17 juni 2012
2 minuten
Nieuws Het omgevingsrecht in Nederland is uiterst gecompliceerd, duur in zijn toepassing en vaak vertragend voor het maken van (her)ontwikkelingsplannen van gebieden. Daarnaast is het ontwikkelingsproces de afgelopen jaren dichtgegroeid met een veelheid aan wederzijdse afhankelijkheden tussen publieke en private partijen.
“In theorie kunnen die checks and balances wellicht een optimaal product opleveren, maar in de praktijk is daar vaak geen sprake van. Elke verandering in de (markt)omstandigheden leidt tot vertragingen, omdat die als een bedreiging voor eerder bereikte onderhandelingsresultaten wordt ervaren. Resultaat: langdurige ontwikkel- en planningsprocessen met hoge bijkomende kosten en weinig flexibiliteit. Maar bovenal frustratie, verzuring en chagrijn; zeker in tijden waarin alles tegenzit. Markt en overheden moeten samen op zoek naar een nieuw evenwicht in de samenwerking.’’
Aan het woord is Friso de Zeeuw, praktijkhoogleraar Gebiedsontwikkeling aan de TU Delft en directeur Nieuwe Markten bij Bouwfonds Ontwikkeling.
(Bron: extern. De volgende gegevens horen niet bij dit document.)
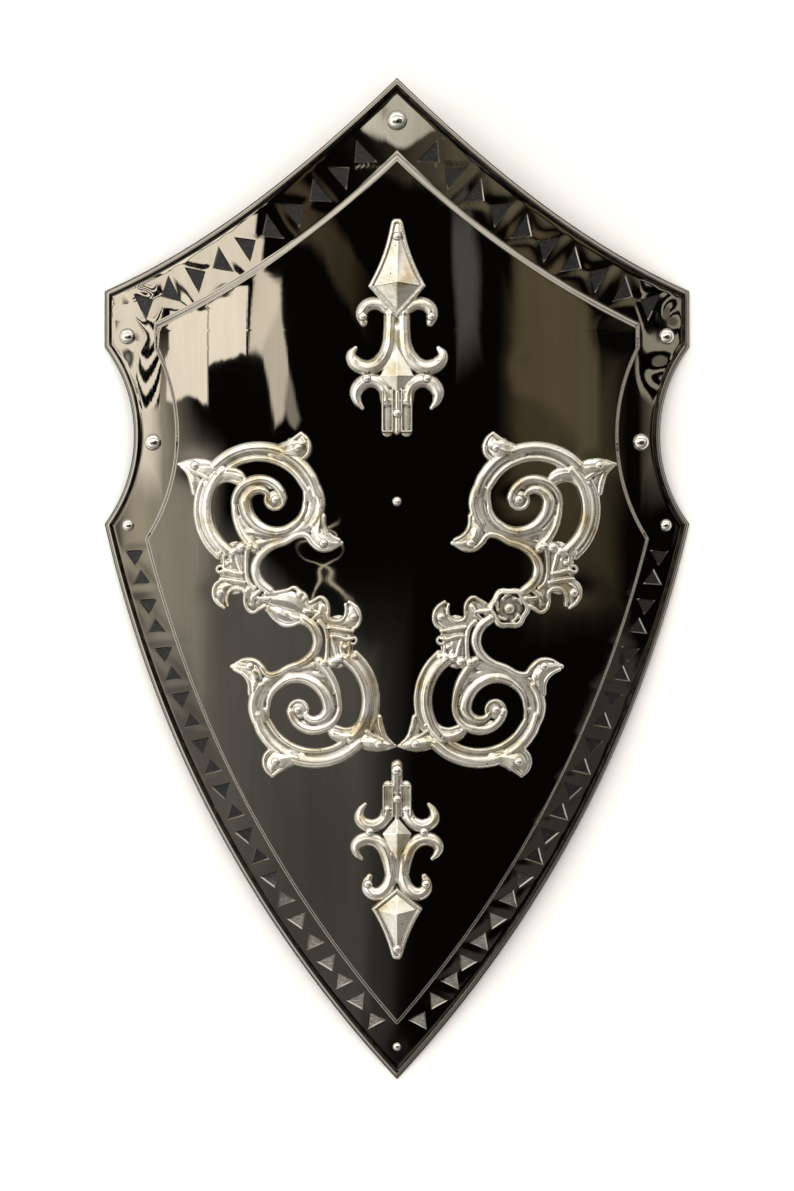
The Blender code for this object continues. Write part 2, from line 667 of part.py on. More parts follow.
def diamond(form):
    """The small four-sided pyramid between a finial's hooks."""
    outline = ((0, form["top"]), (form["half"], form["middle"]), (0, form["foot"]),
               (-form["half"], form["middle"]))
    return facets(outline, DIAMOND_EDGE, 0, (0, form["middle"], DIAMOND_RISE))


def finial(name, form, middle_y, group, cutters, finish):
    """A finial: blade, diamond and bars on the middle line, and hooks on both sides."""
    shapes = [blade(form["blade"]), diamond(form["diamond"])]
    for start, end, width in (form["bar"], form["neck"]):
        if width:
            shapes.append(ridge([(0, start, width), (0, end, width)]))
    y, reach, width = form["web"]
    shapes.append(ridge([(-reach, y, width), (reach, y, width)]))
    other_side = Matrix.Scale(-1, 4, (1, 0, 0))
    for points in form["ridges"]:
        course = smooth_course(points, RIDGE_STEP)
        shapes.append(ridge(course))
        shapes.append(ridge(course, other_side))
    pins = []
    for x, y in form["pins"]:
        for sign in (1, -1) if x else (1,):
            pins.append((sign * x, middle_y + y, PIN_HEAD))
    if form["neck"][2]:
        pins.append(KNOB_RIVET)
    return fuse(name, shapes, (0, middle_y), group, cutters, finish, pins)


def stud(name, x, y, head, height, lift, group, frame, finish):
    """A domed rivet or pin: a turned profile whose head's underside is at a height over the bent face."""
    rise = head * HEAD_FLATNESS
    shank = RIVET_SHANK if head > PIN_HEAD else PIN_SHANK
    end = -(height - lift + SHEET + TAIL)
    shoulder = (head * HEAD_SHOULDER[0], rise * HEAD_SHOULDER[1])
    profile = [(0, rise), shoulder, (head, 0), (shank, 0), (shank, end), (0, end)]
    if head == PIN_HEAD:
        profile.pop(1)
    bm = bmesh.new()
    verts = [bm.verts.new((x, 0, z)) for x, z in profile]
    for a, b in zip(verts, verts[1:]):
        bm.edges.new((a, b))
    made = put(name, mesh_of(bm, name), group)
    made.data.materials.append(finish)
    turned = made.modifiers.new("turned", "SCREW")
    turned.steps = bore_of(head)[1]
    turned.render_steps = turned.steps
    turned.use_merge_vertices = True
    turned.merge_threshold = 0.00001
    made.parent = frame
    made.matrix_world = metres(seat(x, y, height))
    return made


def main():
    for old in list(bpy.data.objects):
        bpy.data.objects.remove(old)
    group = collection("shield")
    cutters = collection("cutters")
    black = material("black_nickel", (0.05, 0.048, 0.045), 0.08, 1.0)
    silver = material("polished_nickel", (0.72, 0.70, 0.64), 0.2, 1.0)
    frame = bpy.data.objects.new("shield_frame", None)
    group.objects.link(frame)

    castings = (
        scroll("left", "leaf", group, cutters, silver),
        scroll("right", "rosette", group, cutters, silver),
        finial("finial_upper", UPPER_FINIAL, UPPER_FINIAL_Y, group, cutters, silver),
        finial("finial_lower", LOWER_FINIAL, LOWER_FINIAL_Y, group, cutters, silver),
    )
    holes = []
    for casting, seats in castings:
        casting.parent = frame
        for k, (x, y, top, head) in enumerate(seats):
            name = "rivet_knob" if head > PIN_HEAD else "pin_%s_%d" % (casting.name, k + 1)
            stud(name, x, y, head, top + GAP, FIELD_RISE, group, frame, silver)
            holes.append((x, y, top, *bore_of(head)))
    for name, (x, y, head) in both_sides(BORDER_RIVETS).items():
        stud("rivet_" + name, x, y, head, BAND_RISE + GAP, BAND_RISE, group, frame, silver)
        holes.append((x, y, BAND_RISE, *bore_of(head)))
    x, y, head = CENTRE_RIVET
    stud("rivet_centre", x, y, head, FIELD_RISE + GAP, FIELD_RISE, group, frame, silver)
    holes.append((x, y, FIELD_RISE, *bore_of(head)))

    sheet = plate(group, cutters, holes, black)
    sheet.parent = frame
    lowest = min(vert.co.z for vert in evaluated_mesh(sheet).vertices)
    frame.location.z = -lowest
    for cutter in cutters.objects:
        cutter.parent = frame


main()
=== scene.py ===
import json
from math import atan2, copysign, cos, degrees, exp, hypot, pi, radians, sin, sqrt

import bmesh
import bpy
from mathutils import Matrix, Vector, noise
from mathutils.bvhtree import BVHTree

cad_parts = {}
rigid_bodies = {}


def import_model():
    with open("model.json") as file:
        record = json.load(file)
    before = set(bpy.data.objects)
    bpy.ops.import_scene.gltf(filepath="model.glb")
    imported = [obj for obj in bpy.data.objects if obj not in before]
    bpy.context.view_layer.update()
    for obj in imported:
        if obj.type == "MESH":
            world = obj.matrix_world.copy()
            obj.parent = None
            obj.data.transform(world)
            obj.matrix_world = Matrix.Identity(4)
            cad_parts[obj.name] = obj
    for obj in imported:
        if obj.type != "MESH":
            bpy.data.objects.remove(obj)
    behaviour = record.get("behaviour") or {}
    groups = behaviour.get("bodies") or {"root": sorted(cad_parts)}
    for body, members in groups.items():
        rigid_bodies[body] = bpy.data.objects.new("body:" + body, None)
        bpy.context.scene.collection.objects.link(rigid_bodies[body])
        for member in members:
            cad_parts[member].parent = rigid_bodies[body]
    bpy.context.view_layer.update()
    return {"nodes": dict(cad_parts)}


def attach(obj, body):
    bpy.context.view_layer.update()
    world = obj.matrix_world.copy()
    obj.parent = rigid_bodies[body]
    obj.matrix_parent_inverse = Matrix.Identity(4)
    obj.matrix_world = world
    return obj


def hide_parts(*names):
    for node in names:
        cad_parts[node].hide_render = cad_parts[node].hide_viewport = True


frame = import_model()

mm = 0.001
view = bpy.context.scene.collection
print("frame loaded:", len(frame["nodes"]), "nodes")


def srgb(code):
    # turns an sRGB hex value into the linear colour that the shaders take
    channels = [int(code[i:i + 2], 16) / 255 for i in (1, 3, 5)]
    linear = [c / 12.92 if c <= 0.04045 else ((c + 0.055) / 1.055) ** 2.4 for c in channels]
    return (*linear, 1)


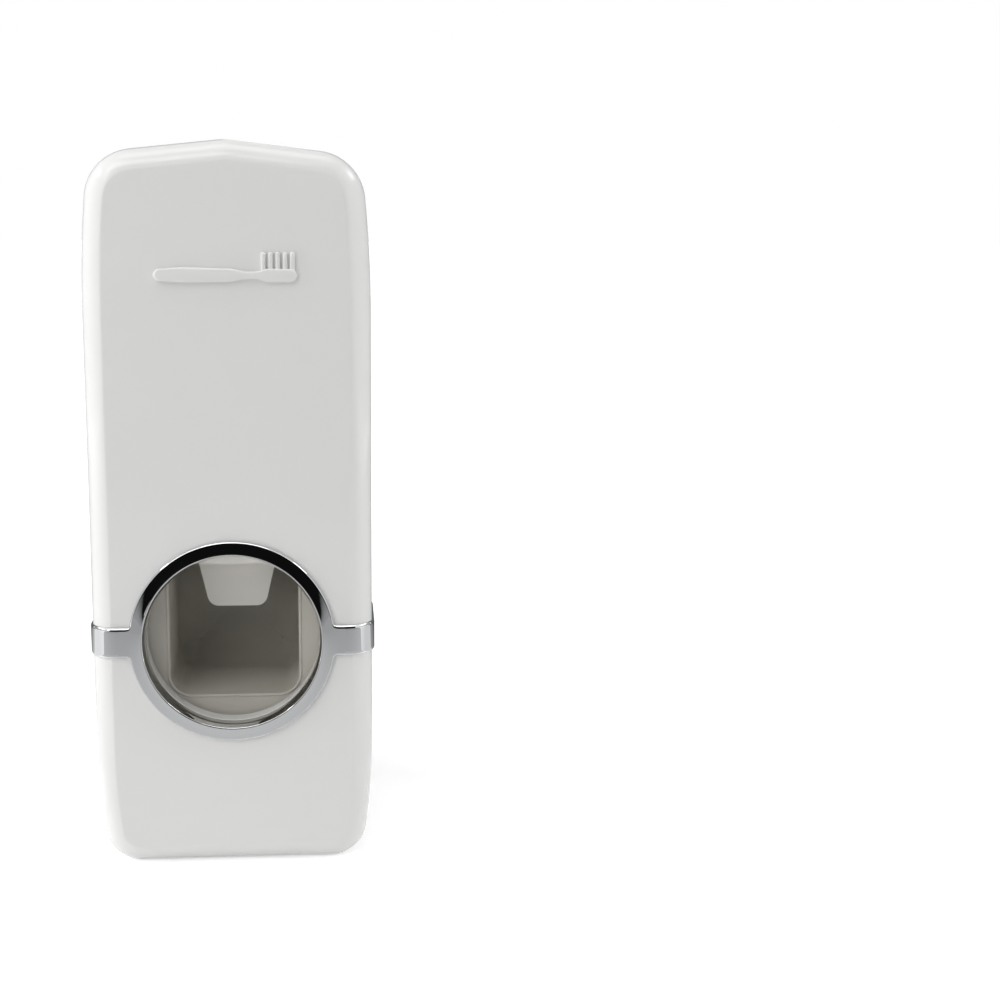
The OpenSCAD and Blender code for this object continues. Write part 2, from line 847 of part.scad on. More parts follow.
// Ring pressed into the nozzle under the valve's disc
module valve_ring() {
    ring_r = nozzle_r - nozzle_fit / 2;
    ring_hole = 1.95;
    ring_t = 1.4;
    ring_set = 0.1;
    color("white")
        at_wall()
            translate([0, -nozzle_y, bar_z + ring_set])
                difference() {
                    cylinder(r = ring_r, h = ring_t, $fn = 48);
                    translate([0, 0, -over])
                        cylinder(r = ring_hole, h = ring_t + 2 * over, $fn = 48);
                }
}

// Return spring, swept along a helix
spring_gap = 1.3;
spring_r = bore_r - spring_gap - spring_wire / 2;
spring_l = piston_y - chamber_start - 2 * skin;
spring_segs = 14;
spring_sides = 6;

function spring_ring(i) = let (
        n = spring_turns * spring_segs,
        a = 360 * i / spring_segs,
        y = chamber_start + spring_wire / 2 + skin + (spring_l - spring_wire) * i / n)
    [for (k = [0:spring_sides - 1]) let (
        b = 360 * k / spring_sides,
        r = spring_r + spring_wire / 2 * cos(b))
        [r * cos(a), -y - spring_wire / 2 * sin(b), pump_z + r * sin(a)]];

module return_spring() {
    n = spring_turns * spring_segs;
    pts = [for (i = [0:n]) each spring_ring(i)];
    s = spring_sides;
    sides = [for (i = [0:n - 1], k = [0:s - 1]) let (m = (k + 1) % s)
        [i * s + k, (i + 1) * s + k, (i + 1) * s + m, i * s + m]];
    first = [for (k = [0:s - 1]) k];
    last = [for (k = [s - 1:-1:0]) n * s + k];
    color("silver")
        at_wall()
            polyhedron(points = pts, faces = concat([first, last], sides));
}

// Front cover
module front_cover() {
    least_r = 0.8;
    inner_r = max(edge_r - wall, least_r);
    collar_room = 0.2;
    boss_back = front_y - wall - stud_boss_l;
    color("white")
        at_wall()
            difference() {
                union() {
                    difference() {
                        outline_block(split_y, front_y, rim_inset, 0, edge_r, 6);
                        outline_block(split_y - skin, front_y - wall, rim_inset + wall, wall,
                                      inner_r, 3);
                    }
                    rod_y(tunnel_r + tunnel_wall, flange_y + gap, front_y - wall / 2, 0, mouth_z);
                    for (s = [-1, 1])
                        rod_y(stud_boss_r, boss_back, front_y - wall / 2, s * stud_x, mouth_z);
                }
                rod_y(tunnel_r, flange_y, front_y + over, 0, mouth_z);
                rod_y(collar_hole_r, front_y - collar_l - collar_room, front_y + over, 0, mouth_z);
                for (s = [-1, 1])
                    rod_y(stud_r + stud_gap, boss_back - over, front_y + over, s * stud_x, mouth_z);
            }
}

// Chrome trim
// Cross-section of the ring: radius across, depth up. It falls from its lip to its outer
// edge, hollow on the way, and both edges are rounded.
module ring_profile() {
    outer = mouth_r + ring_w;
    lip_y = front_y + trim_proud;
    edge_y = front_y + arm_proud;
    e = trim_edge;
    fit = 0.25;
    across = 0.45;
    rise = 0.35;
    hollow = [[mouth_r + ring_w * across, edge_y + ring_fall * rise]];
    polygon(concat([[mouth_r + fit, front_y - collar_l], [mouth_r + collar_t, front_y - collar_l],
                    [mouth_r + collar_t, front_y + seat], [outer, front_y + seat]],
                   arc_pts([outer - e, edge_y - e], e, 0, 90, 5), hollow,
                   arc_pts([mouth_r + e, lip_y - e], e, 90, 180, 5)));
}

// Plan of the strap: it runs along the front and round both edges
module strap_plan() {
    back = front_y - arm_l;
    difference() {
        rounded_strap(half_w + arm_side, front_y + arm_proud, arm_bend_r, back);
        rounded_strap(half_w + seat, front_y + seat, edge_r, back - over);
    }
}

// Rounded front corners of half-width x, front at y, open at the back
module rounded_strap(x, y, r, back) {
    translate([-x, -y + r])
        square([2 * x, y - r - back]);
    translate([-x + r, -y])
        square([2 * (x - r), r + skin]);
    for (s = [-1, 1])
        translate([s * (x - r), -y + r])
            circle(r = r, $fn = 64);
}

module chrome_trim() {
    overlap = 0.8;
    root_r = mouth_r + ring_w - overlap;
    color("silver")
        at_wall() {
            difference() {
                translate([0, 0, mouth_z - arm_h / 2])
                    linear_extrude(arm_h)
                        strap_plan();
                rod_y(root_r, front_y - over, front_y + trim_proud + over, 0, mouth_z);
            }
            turned_y(0, mouth_z)
                ring_profile();
            for (s = [-1, 1])
                rod_y(stud_r, front_y - stud_l, front_y + arm_proud / 2, s * stud_x, mouth_z);
        }
}

// Push-on clips behind the cover's stud bosses
module trim_clips() {
    back = front_y - wall - stud_boss_l;
    color("gray")
        at_wall()
            for (s = [-1, 1])
                difference() {
                    depth_extrude(back - clip_t, back)
                        translate([s * stud_x, mouth_z])
                            square([clip_w, clip_h], center = true);
                    rod_y(stud_r, back - over, back + over, s * stud_x, mouth_z);
                }
}

adhesive_pad();
rear_housing();
core_frame();
frame_screws();
brush_chamber();
pump_body();
pump_screws();
pump_end_cap();
end_cap_seal();
pump_front_cap();
cap_screws();
inlet_valve();
tube_grommet();
grommet_collar();
tube_seat();
piston();
piston_seal();
piston_rod();
push_paddle();
outlet_valve();
valve_ring();
return_spring();
front_cover();
chrome_trim();
trim_clips();
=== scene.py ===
"""Looks of a wall-mounted toothpaste dispenser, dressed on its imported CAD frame.

Lengths in the classes are millimetres, as (x, depth from the wall, height above the foot).
Shells.build turns them into metres in the row frame, where the front looks along -Y.
"""

import json
import logging
import math
from dataclasses import dataclass
from enum import Enum
from typing import Callable, Sequence

import bmesh
import bpy
import numpy as np
from mathutils import Matrix, Vector
from numpy.typing import NDArray

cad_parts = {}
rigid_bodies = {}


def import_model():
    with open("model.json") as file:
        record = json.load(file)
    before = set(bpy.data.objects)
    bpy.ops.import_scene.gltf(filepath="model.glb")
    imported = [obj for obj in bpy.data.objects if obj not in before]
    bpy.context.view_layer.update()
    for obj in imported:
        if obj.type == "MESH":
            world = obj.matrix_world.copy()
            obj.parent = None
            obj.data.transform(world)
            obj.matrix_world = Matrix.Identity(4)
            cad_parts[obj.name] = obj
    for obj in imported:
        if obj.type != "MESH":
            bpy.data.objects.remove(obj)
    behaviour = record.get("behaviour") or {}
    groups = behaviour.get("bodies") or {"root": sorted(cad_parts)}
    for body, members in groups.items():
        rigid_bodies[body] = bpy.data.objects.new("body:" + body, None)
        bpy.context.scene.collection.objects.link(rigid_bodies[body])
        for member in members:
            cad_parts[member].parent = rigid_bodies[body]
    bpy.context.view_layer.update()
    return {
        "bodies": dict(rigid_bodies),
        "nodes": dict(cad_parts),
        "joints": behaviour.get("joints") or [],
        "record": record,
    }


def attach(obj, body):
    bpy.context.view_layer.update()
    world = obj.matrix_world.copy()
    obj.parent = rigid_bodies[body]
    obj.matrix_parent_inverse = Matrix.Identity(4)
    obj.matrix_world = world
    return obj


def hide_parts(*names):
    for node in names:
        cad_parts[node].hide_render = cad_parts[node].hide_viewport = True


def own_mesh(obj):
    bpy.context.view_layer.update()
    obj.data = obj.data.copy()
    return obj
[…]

De Zeeuw spreekt over ‘ontslakken’, met als doel de flexibiliteit te vergroten, de ‘time to market’ te verkorten, de kosten te reduceren en de mogelijkheden om adequater in te spelen op de wensen van eindgebruikers te vergroten. Daarmee wordt het product beter en goedkoper, komt professionaliteit beter tot z’n recht en wordt de arbeidsvreugde verhoogd. Dat is een gezamenlijke opgave voor markt, overheid en adviseurs. Dat betekent focus op de eigen rol en verantwoordelijkheden, en het beperken van de mogelijkheden om risico’s af te wentelen. Om het nieuwe wonen, werken en winkelen mogelijk te maken moeten overheden en marktpartijen zich van hun zelf gecreëerde beperkingen bevrijden.